• [Problem requirements]:
Of the lines in the records that follow, how many include the word "frame"? Answer with a bare number.

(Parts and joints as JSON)
####################

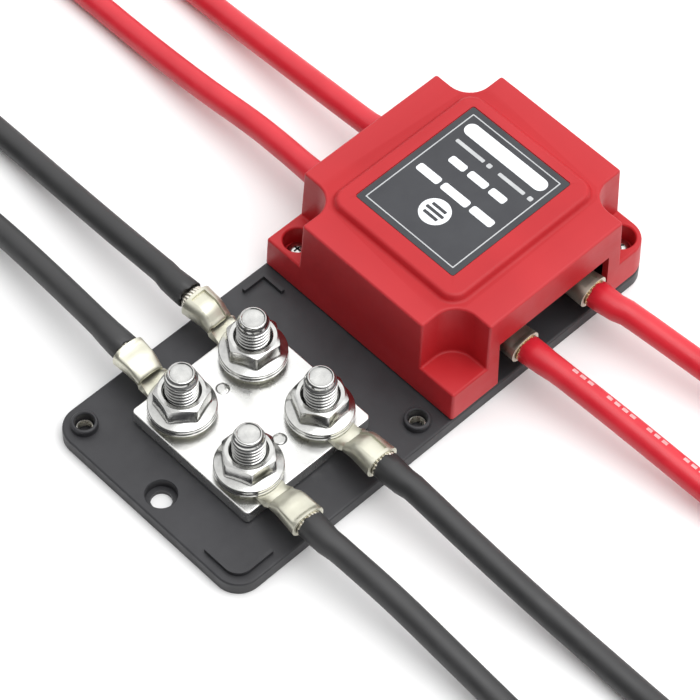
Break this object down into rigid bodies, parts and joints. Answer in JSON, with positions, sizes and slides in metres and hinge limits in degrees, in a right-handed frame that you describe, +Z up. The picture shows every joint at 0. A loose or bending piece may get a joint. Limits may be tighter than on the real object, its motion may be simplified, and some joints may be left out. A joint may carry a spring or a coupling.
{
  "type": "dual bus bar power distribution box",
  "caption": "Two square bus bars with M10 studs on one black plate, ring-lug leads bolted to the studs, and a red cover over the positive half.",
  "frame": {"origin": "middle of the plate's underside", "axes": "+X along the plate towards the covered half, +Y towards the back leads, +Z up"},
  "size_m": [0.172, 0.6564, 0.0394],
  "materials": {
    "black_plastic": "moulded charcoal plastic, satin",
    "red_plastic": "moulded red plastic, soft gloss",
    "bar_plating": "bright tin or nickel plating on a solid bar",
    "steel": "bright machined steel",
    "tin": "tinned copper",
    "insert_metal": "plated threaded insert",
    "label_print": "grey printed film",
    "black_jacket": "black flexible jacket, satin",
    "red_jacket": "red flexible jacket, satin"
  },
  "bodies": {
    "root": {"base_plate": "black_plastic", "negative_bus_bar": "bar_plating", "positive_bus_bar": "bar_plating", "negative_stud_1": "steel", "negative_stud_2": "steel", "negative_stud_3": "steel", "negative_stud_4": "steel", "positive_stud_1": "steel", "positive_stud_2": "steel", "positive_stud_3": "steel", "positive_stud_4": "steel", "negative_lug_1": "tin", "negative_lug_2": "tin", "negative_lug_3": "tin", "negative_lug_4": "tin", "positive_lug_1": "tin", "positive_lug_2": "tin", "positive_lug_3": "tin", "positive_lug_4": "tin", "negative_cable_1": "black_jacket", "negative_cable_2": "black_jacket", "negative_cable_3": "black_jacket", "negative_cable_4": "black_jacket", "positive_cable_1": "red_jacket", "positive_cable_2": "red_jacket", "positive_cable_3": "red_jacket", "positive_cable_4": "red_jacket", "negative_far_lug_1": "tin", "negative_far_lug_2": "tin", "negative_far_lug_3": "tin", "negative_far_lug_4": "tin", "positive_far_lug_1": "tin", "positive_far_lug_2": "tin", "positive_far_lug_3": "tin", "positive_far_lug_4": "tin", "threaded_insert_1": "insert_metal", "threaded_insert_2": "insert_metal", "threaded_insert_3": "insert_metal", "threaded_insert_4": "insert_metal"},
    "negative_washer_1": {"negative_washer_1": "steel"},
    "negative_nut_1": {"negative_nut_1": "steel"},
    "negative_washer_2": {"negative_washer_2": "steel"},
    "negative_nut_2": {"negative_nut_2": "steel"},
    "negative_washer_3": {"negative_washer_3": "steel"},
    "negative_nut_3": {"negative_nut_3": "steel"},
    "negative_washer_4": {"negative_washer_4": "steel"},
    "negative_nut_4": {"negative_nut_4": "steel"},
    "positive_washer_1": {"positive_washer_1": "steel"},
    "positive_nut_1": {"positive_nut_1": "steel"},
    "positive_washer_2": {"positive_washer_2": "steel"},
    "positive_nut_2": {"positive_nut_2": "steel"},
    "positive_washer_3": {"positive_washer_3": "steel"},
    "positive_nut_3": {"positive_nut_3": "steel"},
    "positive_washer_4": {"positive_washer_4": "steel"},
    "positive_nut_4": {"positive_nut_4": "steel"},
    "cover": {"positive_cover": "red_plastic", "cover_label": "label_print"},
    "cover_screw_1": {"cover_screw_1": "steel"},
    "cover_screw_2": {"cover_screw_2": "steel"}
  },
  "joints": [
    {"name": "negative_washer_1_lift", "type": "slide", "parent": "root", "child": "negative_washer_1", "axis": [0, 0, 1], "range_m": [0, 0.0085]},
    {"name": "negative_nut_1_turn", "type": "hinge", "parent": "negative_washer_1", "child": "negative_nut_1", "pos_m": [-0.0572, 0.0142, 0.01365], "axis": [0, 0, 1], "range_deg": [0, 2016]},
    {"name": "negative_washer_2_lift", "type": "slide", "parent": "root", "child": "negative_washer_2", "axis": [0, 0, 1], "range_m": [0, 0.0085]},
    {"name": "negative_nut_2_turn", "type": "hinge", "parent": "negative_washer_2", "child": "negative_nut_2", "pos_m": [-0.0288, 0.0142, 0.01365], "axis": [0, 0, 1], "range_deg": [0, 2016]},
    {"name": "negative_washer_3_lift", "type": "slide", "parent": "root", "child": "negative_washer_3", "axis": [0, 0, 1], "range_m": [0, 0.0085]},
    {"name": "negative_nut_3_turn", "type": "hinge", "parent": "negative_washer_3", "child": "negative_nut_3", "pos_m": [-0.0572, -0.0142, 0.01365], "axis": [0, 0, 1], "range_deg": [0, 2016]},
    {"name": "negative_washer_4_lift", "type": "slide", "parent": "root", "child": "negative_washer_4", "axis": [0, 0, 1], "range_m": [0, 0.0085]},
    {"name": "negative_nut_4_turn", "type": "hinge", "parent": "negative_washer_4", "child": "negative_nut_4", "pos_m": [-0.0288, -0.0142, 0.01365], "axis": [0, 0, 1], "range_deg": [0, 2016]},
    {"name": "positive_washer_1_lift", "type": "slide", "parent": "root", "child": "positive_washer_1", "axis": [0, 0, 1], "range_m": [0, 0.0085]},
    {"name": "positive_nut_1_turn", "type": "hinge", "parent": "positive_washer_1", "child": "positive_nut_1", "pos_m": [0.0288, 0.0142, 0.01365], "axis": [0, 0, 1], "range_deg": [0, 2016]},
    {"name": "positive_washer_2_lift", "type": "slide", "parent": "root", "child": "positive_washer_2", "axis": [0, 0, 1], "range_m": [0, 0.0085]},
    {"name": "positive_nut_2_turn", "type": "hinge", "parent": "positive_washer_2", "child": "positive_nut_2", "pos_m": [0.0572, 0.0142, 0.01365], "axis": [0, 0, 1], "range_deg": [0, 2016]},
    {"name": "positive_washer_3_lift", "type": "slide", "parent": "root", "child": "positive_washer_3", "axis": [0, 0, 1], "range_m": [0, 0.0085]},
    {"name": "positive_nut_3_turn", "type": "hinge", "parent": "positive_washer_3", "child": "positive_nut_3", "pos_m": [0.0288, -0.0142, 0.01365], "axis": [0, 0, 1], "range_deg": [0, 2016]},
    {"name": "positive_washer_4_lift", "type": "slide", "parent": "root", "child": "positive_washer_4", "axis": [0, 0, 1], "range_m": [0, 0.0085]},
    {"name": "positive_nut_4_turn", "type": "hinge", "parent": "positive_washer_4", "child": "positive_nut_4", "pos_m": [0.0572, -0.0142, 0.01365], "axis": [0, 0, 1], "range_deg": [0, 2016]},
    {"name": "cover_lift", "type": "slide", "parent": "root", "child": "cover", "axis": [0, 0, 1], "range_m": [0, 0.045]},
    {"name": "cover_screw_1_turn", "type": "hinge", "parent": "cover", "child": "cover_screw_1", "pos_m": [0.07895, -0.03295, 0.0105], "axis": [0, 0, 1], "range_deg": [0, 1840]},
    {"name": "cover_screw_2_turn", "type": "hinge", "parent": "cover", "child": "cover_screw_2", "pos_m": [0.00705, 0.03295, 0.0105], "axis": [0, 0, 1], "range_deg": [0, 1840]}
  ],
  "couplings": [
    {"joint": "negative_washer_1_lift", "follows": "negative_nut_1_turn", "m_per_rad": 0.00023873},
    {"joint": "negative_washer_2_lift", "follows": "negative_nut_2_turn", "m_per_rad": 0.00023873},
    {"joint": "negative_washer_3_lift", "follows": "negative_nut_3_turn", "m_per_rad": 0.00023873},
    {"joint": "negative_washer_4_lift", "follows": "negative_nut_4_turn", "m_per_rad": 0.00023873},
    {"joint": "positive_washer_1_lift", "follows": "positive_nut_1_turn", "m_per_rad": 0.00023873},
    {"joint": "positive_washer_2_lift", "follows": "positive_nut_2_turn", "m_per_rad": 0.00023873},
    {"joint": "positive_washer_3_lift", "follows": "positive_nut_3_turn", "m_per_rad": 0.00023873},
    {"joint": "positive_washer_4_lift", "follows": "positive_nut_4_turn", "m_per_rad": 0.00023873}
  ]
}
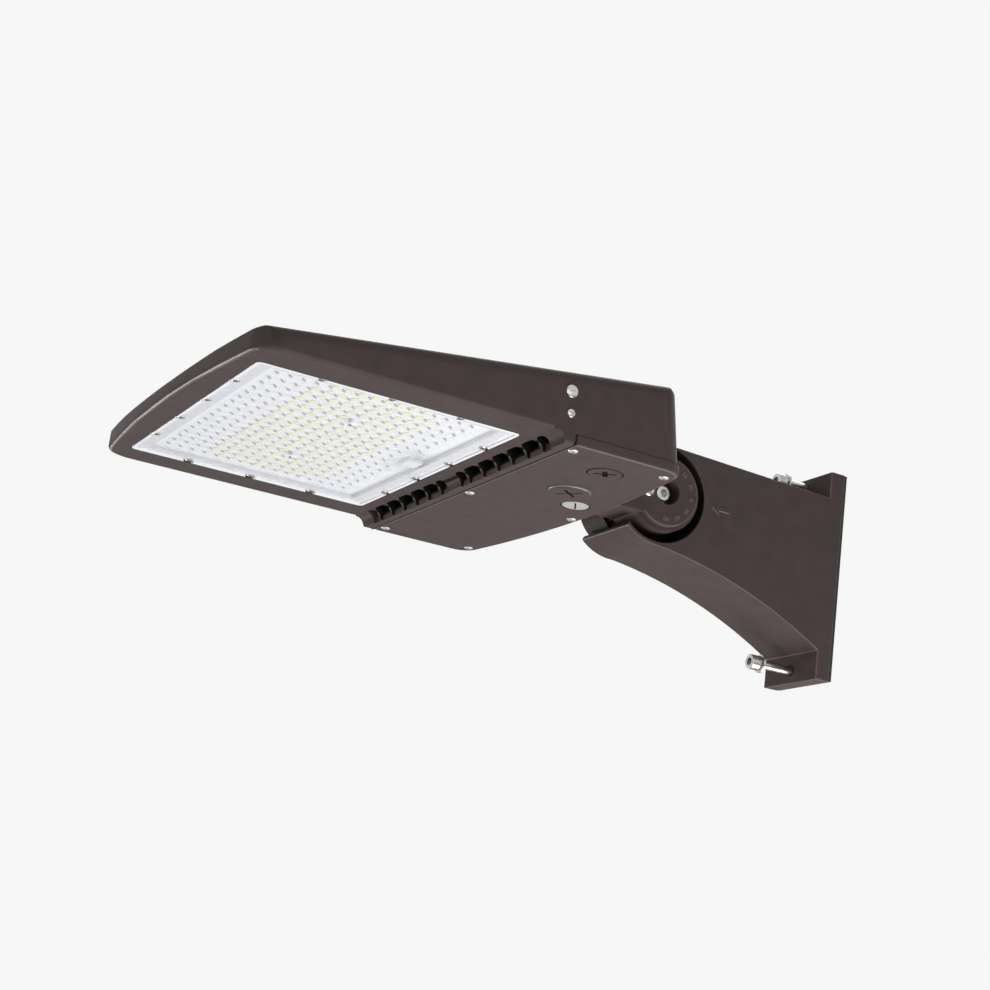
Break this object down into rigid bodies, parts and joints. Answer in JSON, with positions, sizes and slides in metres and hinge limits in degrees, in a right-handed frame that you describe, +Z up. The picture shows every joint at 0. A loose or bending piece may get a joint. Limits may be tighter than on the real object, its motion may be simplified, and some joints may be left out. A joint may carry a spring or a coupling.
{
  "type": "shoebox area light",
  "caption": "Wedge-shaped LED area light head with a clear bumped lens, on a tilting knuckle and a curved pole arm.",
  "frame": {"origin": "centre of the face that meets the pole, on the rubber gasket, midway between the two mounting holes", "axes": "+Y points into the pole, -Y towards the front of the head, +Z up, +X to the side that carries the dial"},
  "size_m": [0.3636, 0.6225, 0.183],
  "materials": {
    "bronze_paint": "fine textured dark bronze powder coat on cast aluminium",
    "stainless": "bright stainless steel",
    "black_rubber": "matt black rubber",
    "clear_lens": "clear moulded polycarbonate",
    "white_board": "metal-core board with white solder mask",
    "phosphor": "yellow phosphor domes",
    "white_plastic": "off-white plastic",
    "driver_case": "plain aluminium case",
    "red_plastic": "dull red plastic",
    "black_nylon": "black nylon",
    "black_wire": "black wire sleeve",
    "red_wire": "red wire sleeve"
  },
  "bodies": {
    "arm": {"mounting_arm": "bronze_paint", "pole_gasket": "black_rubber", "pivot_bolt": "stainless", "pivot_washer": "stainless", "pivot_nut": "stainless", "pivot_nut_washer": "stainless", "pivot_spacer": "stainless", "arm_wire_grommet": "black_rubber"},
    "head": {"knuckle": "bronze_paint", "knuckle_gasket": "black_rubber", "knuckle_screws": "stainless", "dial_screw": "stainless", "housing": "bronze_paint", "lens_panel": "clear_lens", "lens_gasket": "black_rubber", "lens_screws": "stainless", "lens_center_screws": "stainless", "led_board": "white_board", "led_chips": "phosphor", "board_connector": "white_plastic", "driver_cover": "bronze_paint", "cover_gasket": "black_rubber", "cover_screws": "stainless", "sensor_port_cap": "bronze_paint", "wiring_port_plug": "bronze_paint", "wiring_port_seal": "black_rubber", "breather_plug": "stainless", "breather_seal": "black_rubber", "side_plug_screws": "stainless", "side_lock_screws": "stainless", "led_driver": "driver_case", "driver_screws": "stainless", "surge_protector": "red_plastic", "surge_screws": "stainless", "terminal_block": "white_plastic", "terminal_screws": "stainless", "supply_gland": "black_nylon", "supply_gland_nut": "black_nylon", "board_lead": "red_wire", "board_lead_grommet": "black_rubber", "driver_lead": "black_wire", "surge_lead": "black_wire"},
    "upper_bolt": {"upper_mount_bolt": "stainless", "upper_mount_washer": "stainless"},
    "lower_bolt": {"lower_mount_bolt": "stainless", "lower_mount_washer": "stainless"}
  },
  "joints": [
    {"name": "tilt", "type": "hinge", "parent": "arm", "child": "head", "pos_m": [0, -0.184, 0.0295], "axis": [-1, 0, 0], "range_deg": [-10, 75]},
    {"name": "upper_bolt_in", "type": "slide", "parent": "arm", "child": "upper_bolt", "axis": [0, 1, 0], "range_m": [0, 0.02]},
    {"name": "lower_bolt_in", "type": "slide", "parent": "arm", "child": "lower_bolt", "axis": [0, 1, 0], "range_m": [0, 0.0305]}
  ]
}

####################

• [Full answer]:
4